A comparative study of generative models for child voice conversion
Protima Nomo Sudro, Anton Ragni, Thomas Hain
TL;DR
This work compares four generative approaches—GAN-based CycleGAN-VC2, VAE, flow-based, and diffusion models—for adult-to-child voice conversion using acted dubbing data. It introduces a frequency-warping post-processing step to reduce mismatch with target child speech and evaluates both objective metrics (MCD, F0 RMSE) and subjective MOS. The results show CycleGAN-VC2 and diffusion models deliver strong objective performance, with warping consistently improving similarity across models; diffusion benefits most from larger training data.
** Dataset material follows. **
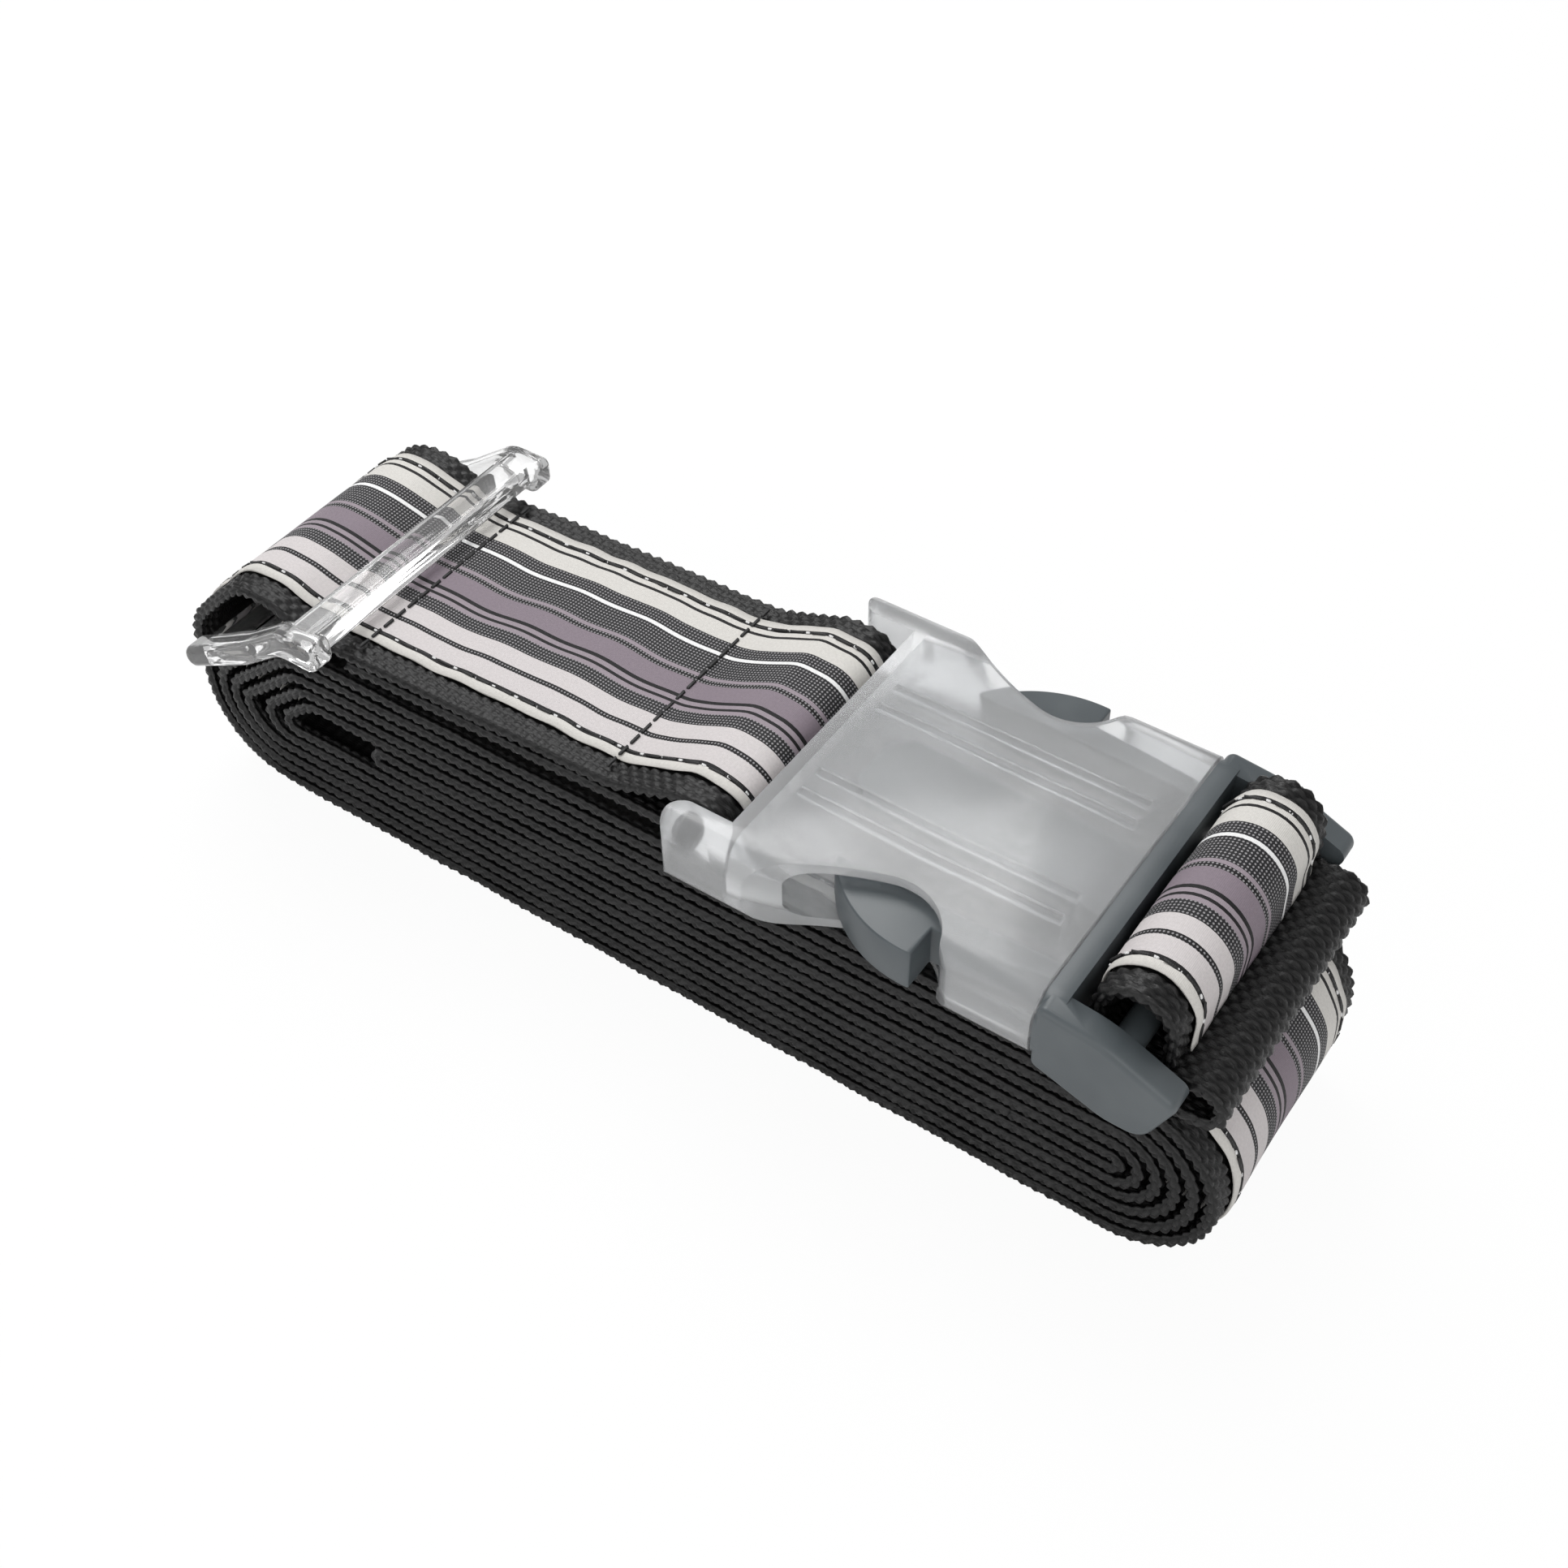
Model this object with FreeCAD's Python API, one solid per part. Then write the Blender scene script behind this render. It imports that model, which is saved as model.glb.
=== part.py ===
import FreeCAD, Part
import math
import os

os.makedirs("parts", exist_ok=True)

# A belt of sewn webbing, rolled up flat, with its side-release buckle closed on top of the roll.
# Millimetres.  +X runs along the roll towards the plug, +Y across the webbing, +Z up.
# The origin is the centre of the roll's length and width, on the surface that it lies on.

# ---- webbing and ribbon ----
WEBBING_WIDTH = 50.0
WEBBING_THICKNESS = 2.4
RIBBON_WIDTH = 40.0
RIBBON_THICKNESS = 0.35
SEWN_GAP = 0.1            # air between the webbing and the ribbon sewn on it
LAYER_GAP = 0.2           # air between one layer of the roll and the next
ROLL_LENGTH = 210.0
BUCKLE_FROM_RIGHT = 86.0  # right end of the roll to the rear edge of the socket's plates

# ---- left end of the roll ----
SIDE_GAP = 0.15           # how much looser the layers lie there than in the runs
CORNER_RADIUS = 7.85      # third layer in, where the left side turns into the underside
SHOULDER_SLOPE = 40.0     # degrees, the side of the inner layers under the slide adjuster
SHOULDER_START = 23.0     # from the left end of the roll to the top of that slope
SHOULDER_RADIUS = 2.9     # third layer in, where the slope turns into the side
BROW_RADIUS = 8.0         # where a top run turns into the slope
INNER_TURNS = {4: 1.5, 5: 0.75}   # radius in layers, where the inner slopes meet the lower runs
HAIRPIN_FROM_LEFT = 45.0  # the hidden middle of the belt, where it folds back on itself

# ---- slide adjuster ----
GLIDE_BAR_WIDTH = 7.4
GLIDE_BAR_HEIGHT = 4.4
GLIDE_BAR_FROM_LEFT = 37.0   # centre of the bar that lies over the webbing
GLIDE_RAIL_WIDTH = 5.4
GLIDE_RAIL_HEIGHT = 5.6
GLIDE_ROD_RADIUS = 1.6       # middle bar, under the webbing
GLIDE_TAIL_RADIUS = 2.0      # far bar, under the webbing
GLIDE_ARCH = 3.6             # how far the webbing rises over the middle bar
GLIDE_SIDE_GAP = 1.6         # webbing edge to rail

# ---- socket half of the buckle ----
SOCKET_LENGTH = 54.6         # mouth to rear edge of the plates
SOCKET_HEIGHT = 14.0
SOCKET_WALL = 1.8
SOCKET_REST_GAP = 0.6        # underside of the buckle above the roll
SOCKET_CORNER = 5.0
EAR_LENGTH = 10.5
EAR_WIDTH = 6.6
EAR_ROUND = 3.0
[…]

The findings highlight the trade-offs between one-to-one mappings and multi-speaker capabilities for dubbing applications, guiding model selection based on data availability and target deployment.
Abstract
Generative models are a popular choice for adult-to-adult voice conversion (VC) because of their efficient way of modelling unlabelled data. To this point their usefulness in producing children speech and in particular adult to child VC has not been investigated. For adult to child VC, four generative models are compared: diffusion model, flow based model, variational autoencoders, and generative adversarial network. Results show that although converted speech outputs produce by those models appear plausible, they exhibit insufficient similarity with the target speaker characteristics. We introduce an efficient frequency warping technique that can be applied to the output of models, and which shows significant reduction of the mismatch between adult and child. The output of all the models are evaluated using both objective and subjective measures. In particular we compare specific speaker pairing using a unique corpus collected for dubbing of children speech.